I go back to the veteran comedian every time.

We can't even stop our privates from telling their stripper girlfriend about the mission they're going on the next day, and people think there's a giant conspiracy out there where nobody talks...

Then there's the Warrantless Wiretap program under the Bush Administration. Cheney kept the authorization memo in his personal lawyer's safe. Only 7 people knew it existed. Shit still leaked.

[-] Septimaeus@infosec.pub 5 points 7 months ago* (last edited 7 months ago)

Only 7. That’s perfect. I forget who said “three may keep a secret if two are dead” but of all the mustache twirling pricks in that admin, Cheney should have known.

Edit: it’s Ben Franklin’s joke, apparently. I doubt he’d mind.

[-] TheDoctor@hexbear.net 10 points 7 months ago

Legit, if you want to know if a conspiracy is true, just wait 20-50 years and the CIA will declassify the related documents. Most of them are open secrets that happen to be difficult to corroborate as they’re happening. Very few rely on outright secrecy. More just plausible deniability during the period where the public would be up in arms about it.
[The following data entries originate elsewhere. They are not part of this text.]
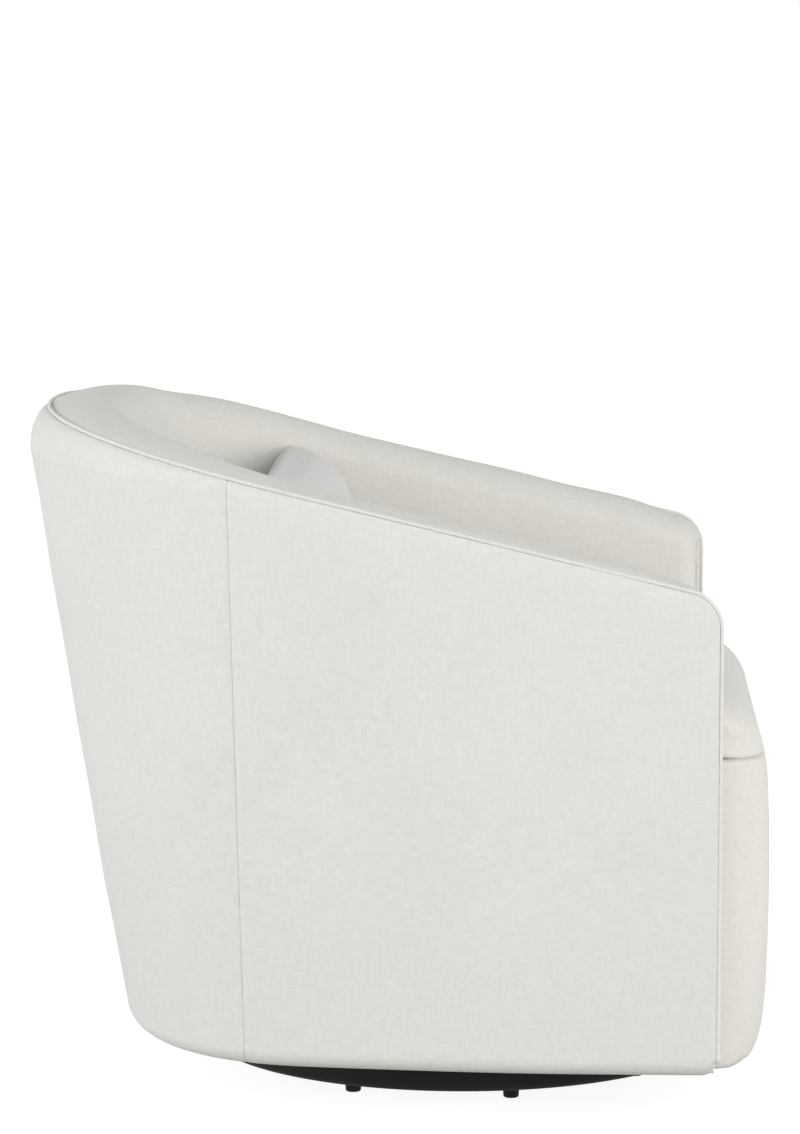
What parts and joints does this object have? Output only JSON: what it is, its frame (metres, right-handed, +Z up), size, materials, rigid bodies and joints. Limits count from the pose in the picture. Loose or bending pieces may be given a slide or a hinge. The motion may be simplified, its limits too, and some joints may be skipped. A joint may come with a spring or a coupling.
{
  "type": "swivel barrel chair",
  "caption": "Upholstered barrel chair with a sloping piped rim, loose seat cushion and lumbar pillow, turning on a round ball-bearing swivel base.",
  "frame": {"origin": "where the swivel axis meets the floor", "axes": "+Z up along the swivel axis, -Y the chair's front, +X to a viewer's right from the front"},
  "size_m": [0.7672, 0.7788, 0.718],
  "materials": {
    "fabric": "flat weave",
    "piping": "flat weave",
    "pillow_fabric": "flat weave",
    "black_base": "satin",
    "black_cloth": "matte",
    "steel": "zinc plated",
    "plywood": "raw birch",
    "webbing": "woven strap",
    "foam": "open cell",
    "nylon": "moulded"
  },
  "bodies": {
    "base": {"base_disc": "black_base", "glides": "black_base", "glide_screws": "steel", "lower_swivel_plate": "steel", "lower_plate_screws": "steel", "pivot_pin": "steel", "pivot_nut": "steel"},
    "bearing": {"ball_cage": "nylon", "bearing_balls": "steel"},
    "seat": {"upper_swivel_plate": "steel", "upper_plate_screws": "steel", "pivot_bush": "nylon", "swivel_board": "plywood", "bearers": "plywood", "bottom_hoop": "plywood", "lower_ribs": "plywood", "seat_hoop": "plywood", "upper_ribs": "plywood", "front_posts": "plywood", "top_rail": "plywood", "apron_frame": "plywood", "corner_blocks": "plywood", "back_webbing": "webbing", "seat_webbing_long": "webbing", "seat_webbing_cross": "webbing", "deck_pad": "foam", "deck_cloth": "fabric", "dust_cover": "black_cloth", "back_foam": "foam", "arm_foam_right": "foam", "arm_foam_left": "foam", "apron_foam": "foam", "outside_back": "fabric", "outside_arm_right": "fabric", "outside_arm_left": "fabric", "inside_back": "fabric", "inside_arm_right": "fabric", "inside_arm_left": "fabric", "arm_facing_right": "fabric", "arm_facing_left": "fabric", "apron_cover": "fabric", "edge_piping": "piping"},
    "cushion": {"cushion_cover": "fabric", "cushion_base_cloth": "fabric", "cushion_core": "foam", "cushion_zip": "nylon"},
    "pillow": {"pillow_front": "pillow_fabric", "pillow_back": "pillow_fabric", "pillow_insert": "foam", "pillow_zip": "nylon"}
  },
  "joints": [
    {"name": "seat_swivel", "type": "hinge", "parent": "base", "child": "seat", "pos_m": [0, 0, 0.0535], "axis": [0, 0, 1], "continuous": true},
    {"name": "cage_spin", "type": "hinge", "parent": "base", "child": "bearing", "pos_m": [0, 0, 0.0535], "axis": [0, 0, 1], "continuous": true},
    {"name": "cushion_lift", "type": "slide", "parent": "seat", "child": "cushion", "axis": [0, 0, 1], "range_m": [0, 0.3]},
    {"name": "pillow_lift", "type": "slide", "parent": "cushion", "child": "pillow", "axis": [0, 0, 1], "range_m": [0, 0.35]}
  ],
  "couplings": [
    {"joint": "cage_spin", "follows": "seat_swivel", "ratio": 0.5}
  ]
}
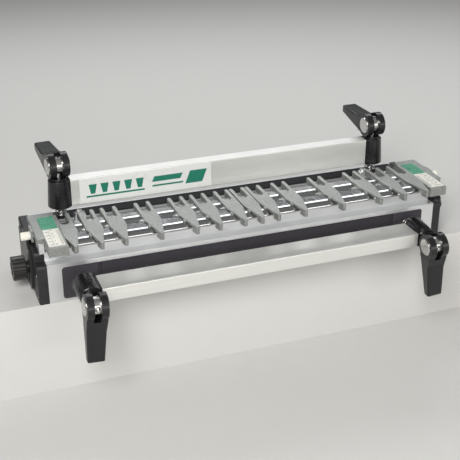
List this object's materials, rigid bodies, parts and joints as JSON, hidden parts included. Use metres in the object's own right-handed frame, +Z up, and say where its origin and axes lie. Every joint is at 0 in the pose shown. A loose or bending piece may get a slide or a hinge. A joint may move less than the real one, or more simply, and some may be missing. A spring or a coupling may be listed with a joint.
{
  "type": "dovetail jig",
  "caption": "Router dovetail jig: stepped hollow body, clamp bars with cam levers in front and on top, and a row of sliding guide fingers between end brackets.",
  "frame": {"origin": "centre of the body's underside, on the bench", "axes": "+X along the jig to the right, +Y from the clamping front to the back, +Z up"},
  "size_m": [0.6268, 0.2842, 0.202],
  "materials": {
    "body_aluminium": "satin",
    "plate_plastic": "satin",
    "stop_aluminium": "satin",
    "bracket_paint": "satin",
    "bar_aluminium": "satin",
    "arm_aluminium": "satin",
    "cast_finger": "satin",
    "steel": "satin",
    "bright_screws": "polished",
    "spring_steel": "satin",
    "grip_rubber": "matte",
    "rear_grip_rubber": "matte",
    "black_plastic": "satin",
    "knob_plastic": "satin",
    "thumb_plastic": "satin",
    "scale_print": "gloss",
    "badge_print": "gloss"
  },
  "bodies": {
    "base": {"body_extrusion": "body_aluminium", "end_plate_left": "plate_plastic", "end_plate_right": "plate_plastic", "end_plate_screws": "bright_screws", "front_grip_strip": "grip_rubber", "front_pad_left": "grip_rubber", "front_pad_right": "grip_rubber", "rear_grip_strip": "rear_grip_rubber", "front_clamp_rods": "steel", "rear_clamp_rods": "steel", "rod_nuts": "steel", "front_clamp_springs": "spring_steel", "rear_clamp_springs": "spring_steel"},
    "front_clamp": {"front_clamp_bar": "bar_aluminium", "front_clamp_end_left": "black_plastic", "front_clamp_end_right": "black_plastic"},
    "rear_clamp": {"rear_clamp_bar": "bar_aluminium", "rear_clamp_end_left": "black_plastic", "rear_clamp_end_right": "black_plastic", "rear_bar_badge": "badge_print"},
    "front_cam_left": {"front_cam_pin_left": "steel"},
    "front_lever_left": {"front_cam_lever_left": "black_plastic"},
    "rear_cam_left": {"rear_cam_pin_left": "steel"},
    "rear_lever_left": {"rear_cam_lever_left": "black_plastic"},
    "front_cam_right": {"front_cam_pin_right": "steel"},
    "front_lever_right": {"front_cam_lever_right": "black_plastic"},
    "rear_cam_right": {"rear_cam_pin_right": "steel"},
    "rear_lever_right": {"rear_cam_lever_right": "black_plastic"},
    "stop_left": {"side_stop_left": "stop_aluminium"},
    "stop_right": {"side_stop_right": "stop_aluminium"},
    "bracket_left": {"support_bracket_left": "bracket_paint", "bracket_arm_left": "arm_aluminium"},
    "bracket_right": {"support_bracket_right": "bracket_paint", "bracket_arm_right": "arm_aluminium"},
    "finger_frame": {"finger_bar_front": "bar_aluminium", "finger_bar_rear": "bar_aluminium", "finger_bar_screws": "bright_screws", "scale_block_left": "cast_finger", "scale_block_right": "cast_finger", "scale_label_left": "scale_print", "scale_label_right": "scale_print", "end_finger_left": "cast_finger", "end_finger_right": "cast_finger"},
    "thumb_left": {"thumbscrew_left": "thumb_plastic"},
    "knob_left": {"bracket_knob_left": "knob_plastic"},
    "thumb_right": {"thumbscrew_right": "thumb_plastic"},
    "knob_right": {"bracket_knob_right": "knob_plastic"},
    "finger_01": {"guide_finger_01": "cast_finger"},
    "finger_02": {"guide_finger_02": "cast_finger"},
    "finger_03": {"guide_finger_03": "cast_finger"},
    "finger_04": {"guide_finger_04": "cast_finger"},
    "finger_05": {"guide_finger_05": "cast_finger"},
    "finger_06": {"guide_finger_06": "cast_finger"},
    "finger_07": {"guide_finger_07": "cast_finger"},
    "finger_08": {"guide_finger_08": "cast_finger"},
    "finger_09": {"guide_finger_09": "cast_finger"},
    "finger_10": {"guide_finger_10": "cast_finger"},
    "finger_11": {"guide_finger_11": "cast_finger"},
    "finger_12": {"guide_finger_12": "cast_finger"}
  },
  "joints": [
    {"name": "front_clamp_slide", "type": "slide", "parent": "base", "child": "front_clamp", "axis": [0, -1, 0], "range_m": [-0.012, 0.009], "deforming": ["front_clamp_springs"]},
    {"name": "rear_clamp_slide", "type": "slide", "parent": "base", "child": "rear_clamp", "axis": [0, 0, 1], "range_m": [-0.012, 0.009], "deforming": ["rear_clamp_springs"]},
    {"name": "front_cam_swivel_left", "type": "hinge", "parent": "front_clamp", "child": "front_cam_left", "pos_m": [-0.2335, -0.1426, 0.0305], "axis": [0, -1, 0], "range_deg": [-90, 90]},
    {"name": "front_lever_left_open", "type": "hinge", "parent": "front_cam_left", "child": "front_lever_left", "pos_m": [-0.2335, -0.1426, 0.0305], "axis": [-0.9979, 0, 0.0654], "range_deg": [0, 95]},
    {"name": "rear_cam_swivel_left", "type": "hinge", "parent": "rear_clamp", "child": "rear_cam_left", "pos_m": [-0.2335, 0.0487, 0.1396], "axis": [0, 0, 1], "range_deg": [-90, 90]},
    {"name": "rear_lever_left_open", "type": "hinge", "parent": "rear_cam_left", "child": "rear_lever_left", "pos_m": [-0.2335, 0.0487, 0.1396], "axis": [0.9969, 0.0785, 0], "range_deg": [0, 95]},
    {"name": "front_cam_swivel_right", "type": "hinge", "parent": "front_clamp", "child": "front_cam_right", "pos_m": [0.2335, -0.1426, 0.0305], "axis": [0, -1, 0], "range_deg": [-90, 90]},
    {"name": "front_lever_right_open", "type": "hinge", "parent": "front_cam_right", "child": "front_lever_right", "pos_m": [0.2335, -0.1426, 0.0305], "axis": [-0.9979, 0, -0.0654], "range_deg": [0, 95]},
    {"name": "rear_cam_swivel_right", "type": "hinge", "parent": "rear_clamp", "child": "rear_cam_right", "pos_m": [0.2335, 0.0487, 0.1396], "axis": [0, 0, 1], "range_deg": [-90, 90]},
    {"name": "rear_lever_right_open", "type": "hinge", "parent": "rear_cam_right", "child": "rear_lever_right", "pos_m": [0.2335, 0.0487, 0.1396], "axis": [1, 0, 0], "range_deg": [0, 95]},
    {"name": "stop_left_slide", "type": "slide", "parent": "base", "child": "stop_left", "axis": [1, 0, 0], "range_m": [-0.004, 0.03]},
    {"name": "stop_right_slide", "type": "slide", "parent": "base", "child": "stop_right", "axis": [1, 0, 0], "range_m": [-0.03, 0.004]},
    {"name": "bracket_left_height", "type": "slide", "parent": "base", "child": "bracket_left", "axis": [0, 0, 1], "range_m": [-0.0035, 0.02]},
    {"name": "bracket_right_height", "type": "slide", "parent": "base", "child": "bracket_right", "axis": [0, 0, 1], "range_m": [-0.0035, 0.02]},
    {"name": "finger_frame_depth", "type": "slide", "parent": "bracket_left", "child": "finger_frame", "axis": [0, 1, 0], "range_m": [-0.02, 0.0164]},
    {"name": "thumb_left_turn", "type": "hinge", "parent": "finger_frame", "child": "thumb_left", "pos_m": [-0.29, -0.029, 0.081], "axis": [1, 0, 0], "continuous": true},
    {"name": "knob_left_turn", "type": "hinge", "parent": "base", "child": "knob_left", "pos_m": [-0.292, -0.0165, 0.0315], "axis": [1, 0, 0], "continuous": true},
    {"name": "thumb_right_turn", "type": "hinge", "parent": "finger_frame", "child": "thumb_right", "pos_m": [0.29, -0.029, 0.081], "axis": [1, 0, 0], "continuous": true},
    {"name": "knob_right_turn", "type": "hinge", "parent": "base", "child": "knob_right", "pos_m": [0.292, -0.0165, 0.0315], "axis": [1, 0, 0], "continuous": true},
    {"name": "finger_01_slide", "type": "slide", "parent": "finger_frame", "child": "finger_01", "axis": [1, 0, 0], "range_m": [-0.0102, 0.0081]},
    {"name": "finger_02_slide", "type": "slide", "parent": "finger_frame", "child": "finger_02", "axis": [1, 0, 0], "range_m": [-0.0081, 0.0238]},
    {"name": "finger_03_slide", "type": "slide", "parent": "finger_frame", "child": "finger_03", "axis": [1, 0, 0], "range_m": [-0.0238, 0.0245]},
    {"name": "finger_04_slide", "type": "slide", "parent": "finger_frame", "child": "finger_04", "axis": [1, 0, 0], "range_m": [-0.0245, 0.0088]},
    {"name": "finger_05_slide", "type": "slide", "parent": "finger_frame", "child": "finger_05", "axis": [1, 0, 0], "range_m": [-0.0088, 0.0122]},
    {"name": "finger_06_slide", "type": "slide", "parent": "finger_frame", "child": "finger_06", "axis": [1, 0, 0], "range_m": [-0.0122, 0.0013]},
    {"name": "finger_07_slide", "type": "slide", "parent": "finger_frame", "child": "finger_07", "axis": [1, 0, 0], "range_m": [-0.0013, 0.0009]},
    {"name": "finger_08_slide", "type": "slide", "parent": "finger_frame", "child": "finger_08", "axis": [1, 0, 0], "range_m": [-0.0009, 0.0163]},
    {"name": "finger_09_slide", "type": "slide", "parent": "finger_frame", "child": "finger_09", "axis": [1, 0, 0], "range_m": [-0.0163, 0.0333]},
    {"name": "finger_10_slide", "type": "slide", "parent": "finger_frame", "child": "finger_10", "axis": [1, 0, 0], "range_m": [-0.0333, 0.0334]},
    {"name": "finger_11_slide", "type": "slide", "parent": "finger_frame", "child": "finger_11", "axis": [1, 0, 0], "range_m": [-0.0334, 0.0152]},
    {"name": "finger_12_slide", "type": "slide", "parent": "finger_frame", "child": "finger_12", "axis": [1, 0, 0], "range_m": [-0.0152, 0.0117]}
  ],
  "couplings": [
    {"joint": "bracket_right_height", "follows": "bracket_left_height", "ratio": 1}
  ]
}
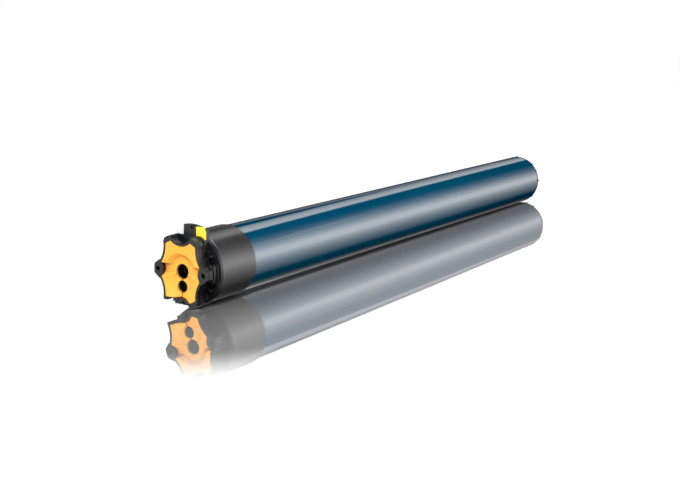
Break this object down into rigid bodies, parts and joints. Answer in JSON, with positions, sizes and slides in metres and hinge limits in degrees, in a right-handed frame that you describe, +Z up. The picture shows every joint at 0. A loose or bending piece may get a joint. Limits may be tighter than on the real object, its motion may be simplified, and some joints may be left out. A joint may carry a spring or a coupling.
{
  "type": "tubular roller blind motor",
  "caption": "Tubular motor for a roller blind: long blue tube, black star head with an amber face and push buttons, rotating crown, limit switch gears and a planetary gearbox.",
  "frame": {"origin": "midway between the two bracket screw holes, at the head's front face on the motor's axis", "axes": "+X along the motor's axis to the output shaft, +Z up through the push buttons, +Y to the left as the head is seen from the front"},
  "size_m": [0.702, 0.064, 0.0704],
  "materials": {
    "head_plastic": "satin moulded black",
    "amber_plastic": "semi-gloss moulded amber",
    "yellow_plastic": "gloss moulded yellow",
    "white_plastic": "gloss moulded white",
    "housing_plastic": "satin moulded black",
    "crown_plastic": "satin moulded dark grey",
    "tube_paint": "gloss blue coating",
    "plated_steel": "zinc plated",
    "spring_steel": "drawn wire",
    "contact_brass": "bright",
    "copper_winding": "enamelled",
    "lamination": "stacked sheet",
    "cast_metal": "die cast",
    "can_metal": "drawn can",
    "board": "lacquered",
    "switch_plastic": "moulded",
    "gear_nylon": "moulded nylon",
    "sintered_steel": "sintered",
    "friction": "pressed",
    "cap_plastic": "moulded black"
  },
  "bodies": {
    "motor": {"head_body": "head_plastic", "face_plate": "amber_plastic", "button_housing": "housing_plastic", "yellow_button_spring": "spring_steel", "white_button_spring": "spring_steel", "cable_socket": "housing_plastic", "socket_contacts": "contact_brass", "limit_front_plate": "plated_steel", "limit_rear_plate": "plated_steel", "counter_axle": "plated_steel", "up_switch": "switch_plastic", "down_switch": "switch_plastic", "tube": "tube_paint", "tube_rivets": "plated_steel", "capacitor": "can_metal", "capacitor_cradle": "cap_plastic", "terminal_board": "board", "thermal_cutout": "switch_plastic", "front_shield": "cast_metal", "stator_core": "lamination", "windings": "copper_winding", "rear_shield": "cast_metal", "front_bearing": "sintered_steel", "rear_bearing": "sintered_steel", "brake_housing": "cast_metal", "brake_spring": "spring_steel", "gearbox_plate": "cast_metal", "ring_gear": "gear_nylon", "output_bearing": "sintered_steel", "end_cap": "cap_plastic"},
    "yellow_button": {"yellow_button": "yellow_plastic"},
    "white_button": {"white_button": "white_plastic"},
    "crown": {"crown": "crown_plastic"},
    "limit_pinion": {"limit_pinion": "gear_nylon"},
    "up_drive_wheel": {"up_drive_wheel": "gear_nylon"},
    "up_cam_wheel": {"up_cam_wheel": "gear_nylon"},
    "down_drive_wheel": {"down_drive_wheel": "gear_nylon"},
    "down_cam_wheel": {"down_cam_wheel": "gear_nylon"},
    "up_switch_lever": {"up_switch_lever": "spring_steel"},
    "down_switch_lever": {"down_switch_lever": "spring_steel"},
    "rotor": {"rotor_shaft": "plated_steel", "rotor_core": "lamination", "rotor_cage": "cast_metal", "brake_disc": "plated_steel", "brake_lining": "friction"},
    "brake_armature": {"brake_armature": "plated_steel"},
    "first_carrier": {"first_carrier": "plated_steel"},
    "second_carrier": {"second_carrier": "plated_steel"},
    "output": {"output_shaft": "plated_steel"},
    "first_planet_a": {"first_planet_a": "gear_nylon"},
    "first_planet_b": {"first_planet_b": "gear_nylon"},
    "first_planet_c": {"first_planet_c": "gear_nylon"},
    "second_planet_a": {"second_planet_a": "gear_nylon"},
    "second_planet_b": {"second_planet_b": "gear_nylon"},
    "second_planet_c": {"second_planet_c": "gear_nylon"},
    "third_planet_a": {"third_planet_a": "gear_nylon"},
    "third_planet_b": {"third_planet_b": "gear_nylon"},
    "third_planet_c": {"third_planet_c": "gear_nylon"}
  },
  "joints": [
    {"name": "yellow_press", "type": "slide", "parent": "motor", "child": "yellow_button", "axis": [0, 0, -1], "range_m": [0, 0.003], "stiffness_N_per_m": 250, "springref_m": -0.002, "deforming": ["yellow_button_spring"]},
    {"name": "white_press", "type": "slide", "parent": "motor", "child": "white_button", "axis": [0, 0, -1], "range_m": [0, 0.003], "stiffness_N_per_m": 250, "springref_m": -0.002, "deforming": ["white_button_spring"]},
    {"name": "crown_spin", "type": "hinge", "parent": "motor", "child": "crown", "pos_m": [0.04, 0, 0], "axis": [1, 0, 0], "continuous": true},
    {"name": "limit_pinion_spin", "type": "hinge", "parent": "motor", "child": "limit_pinion", "pos_m": [0.032, 0, -0.02198], "axis": [1, 0, 0], "continuous": true},
    {"name": "up_drive_wheel_spin", "type": "hinge", "parent": "motor", "child": "up_drive_wheel", "pos_m": [0.032, 0, 0], "axis": [1, 0, 0], "continuous": true},
    {"name": "up_cam_wheel_spin", "type": "hinge", "parent": "motor", "child": "up_cam_wheel", "pos_m": [0.032, 0, 0], "axis": [1, 0, 0], "continuous": true},
    {"name": "down_drive_wheel_spin", "type": "hinge", "parent": "motor", "child": "down_drive_wheel", "pos_m": [0.032, 0, 0], "axis": [1, 0, 0], "continuous": true},
    {"name": "down_cam_wheel_spin", "type": "hinge", "parent": "motor", "child": "down_cam_wheel", "pos_m": [0.032, 0, 0], "axis": [1, 0, 0], "continuous": true},
    {"name": "up_lever_swing", "type": "hinge", "parent": "motor", "child": "up_switch_lever", "pos_m": [0.03, 0.0163, 0.0046], "axis": [1, 0, 0], "range_deg": [0, 8], "stiffness_Nm_per_rad": 0.002, "springref_deg": -5.73},
    {"name": "down_lever_swing", "type": "hinge", "parent": "motor", "child": "down_switch_lever", "pos_m": [0.039, -0.0163, 0.0046], "axis": [-1, 0, 0], "range_deg": [0, 8], "stiffness_Nm_per_rad": 0.002, "springref_deg": -5.73},
    {"name": "rotor_spin", "type": "hinge", "parent": "motor", "child": "rotor", "pos_m": [0.4, 0, 0], "axis": [1, 0, 0], "continuous": true},
    {"name": "brake_release", "type": "slide", "parent": "motor", "child": "brake_armature", "axis": [1, 0, 0], "range_m": [0, 0.00025], "stiffness_N_per_m": 4000, "springref_m": -0.003},
    {"name": "first_carrier_spin", "type": "hinge", "parent": "motor", "child": "first_carrier", "pos_m": [0.53, 0, 0], "axis": [1, 0, 0], "continuous": true},
    {"name": "second_carrier_spin", "type": "hinge", "parent": "motor", "child": "second_carrier", "pos_m": [0.548, 0, 0], "axis": [1, 0, 0], "continuous": true},
    {"name": "output_spin", "type": "hinge", "parent": "motor", "child": "output", "pos_m": [0.6, 0, 0], "axis": [1, 0, 0], "continuous": true},
    {"name": "first_planet_a_spin", "type": "hinge", "parent": "first_carrier", "child": "first_planet_a", "pos_m": [0.522, 0, 0.01503], "axis": [1, 0, 0], "continuous": true},
    {"name": "first_planet_b_spin", "type": "hinge", "parent": "first_carrier", "child": "first_planet_b", "pos_m": [0.522, -0.01302, -0.00751], "axis": [1, 0, 0], "continuous": true},
    {"name": "first_planet_c_spin", "type": "hinge", "parent": "first_carrier", "child": "first_planet_c", "pos_m": [0.522, 0.01302, -0.00751], "axis": [1, 0, 0], "continuous": true},
    {"name": "second_planet_a_spin", "type": "hinge", "parent": "second_carrier", "child": "second_planet_a", "pos_m": [0.54, 0, 0.01503], "axis": [1, 0, 0], "continuous": true},
    {"name": "second_planet_b_spin", "type": "hinge", "parent": "second_carrier", "child": "second_planet_b", "pos_m": [0.54, -0.01302, -0.00751], "axis": [1, 0, 0], "continuous": true},
    {"name": "second_planet_c_spin", "type": "hinge", "parent": "second_carrier", "child": "second_planet_c", "pos_m": [0.54, 0.01302, -0.00751], "axis": [1, 0, 0], "continuous": true},
    {"name": "third_planet_a_spin", "type": "hinge", "parent": "output", "child": "third_planet_a", "pos_m": [0.56, 0, 0.01503], "axis": [1, 0, 0], "continuous": true},
    {"name": "third_planet_b_spin", "type": "hinge", "parent": "output", "child": "third_planet_b", "pos_m": [0.56, -0.01302, -0.00751], "axis": [1, 0, 0], "continuous": true},
    {"name": "third_planet_c_spin", "type": "hinge", "parent": "output", "child": "third_planet_c", "pos_m": [0.56, 0.01302, -0.00751], "axis": [1, 0, 0], "continuous": true}
  ],
  "couplings": [
    {"joint": "limit_pinion_spin", "follows": "crown_spin", "ratio": 4},
    {"joint": "up_drive_wheel_spin", "follows": "crown_spin", "ratio": -2},
    {"joint": "down_drive_wheel_spin", "follows": "crown_spin", "ratio": -2},
    {"joint": "up_cam_wheel_spin", "follows": "crown_spin", "ratio": -2.0571},
    {"joint": "down_cam_wheel_spin", "follows": "crown_spin", "ratio": -2.0571},
    {"joint": "first_carrier_spin", "follows": "rotor_spin", "ratio": 0.2},
    {"joint": "second_carrier_spin", "follows": "rotor_spin", "ratio": 0.04},
    {"joint": "output_spin", "follows": "rotor_spin", "ratio": 0.008},
    {"joint": "first_planet_a_spin", "follows": "rotor_spin", "ratio": -0.53333},
    {"joint": "first_planet_b_spin", "follows": "rotor_spin", "ratio": -0.53333},
    {"joint": "first_planet_c_spin", "follows": "rotor_spin", "ratio": -0.53333},
    {"joint": "second_planet_a_spin", "follows": "rotor_spin", "ratio": -0.10667},
    {"joint": "second_planet_b_spin", "follows": "rotor_spin", "ratio": -0.10667},
    {"joint": "second_planet_c_spin", "follows": "rotor_spin", "ratio": -0.10667},
    {"joint": "third_planet_a_spin", "follows": "rotor_spin", "ratio": -0.021333},
    {"joint": "third_planet_b_spin", "follows": "rotor_spin", "ratio": -0.021333},
    {"joint": "third_planet_c_spin", "follows": "rotor_spin", "ratio": -0.021333}
  ]
}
[-] nehal3m@sh.itjust.works 9 points 7 months ago

They dropped this to make themselves look incompetent!

[-] Septimaeus@infosec.pub 7 points 7 months ago

4D chess by the deep state!

[-] Gradually_Adjusting@lemmy.world 4 points 7 months ago

"No! This is not how the game is meant to be played."

[-] AcidLeaves@hexbear.net 5 points 7 months ago* (last edited 7 months ago)

Right, because people never make simple mistakes 🙄

People who get paid half a mill to code mess up basic stuf like this by accident all the time

[-] Septimaeus@infosec.pub 6 points 7 months ago

I mean, I agree with you. I’m not claiming “there are no good toupees.” I’m pointing to [the alopecia market] as evidence that [a pill to cure baldness] couldn’t be kept secret by the [shadowy cabal of elites with gorgeous hair] for very long.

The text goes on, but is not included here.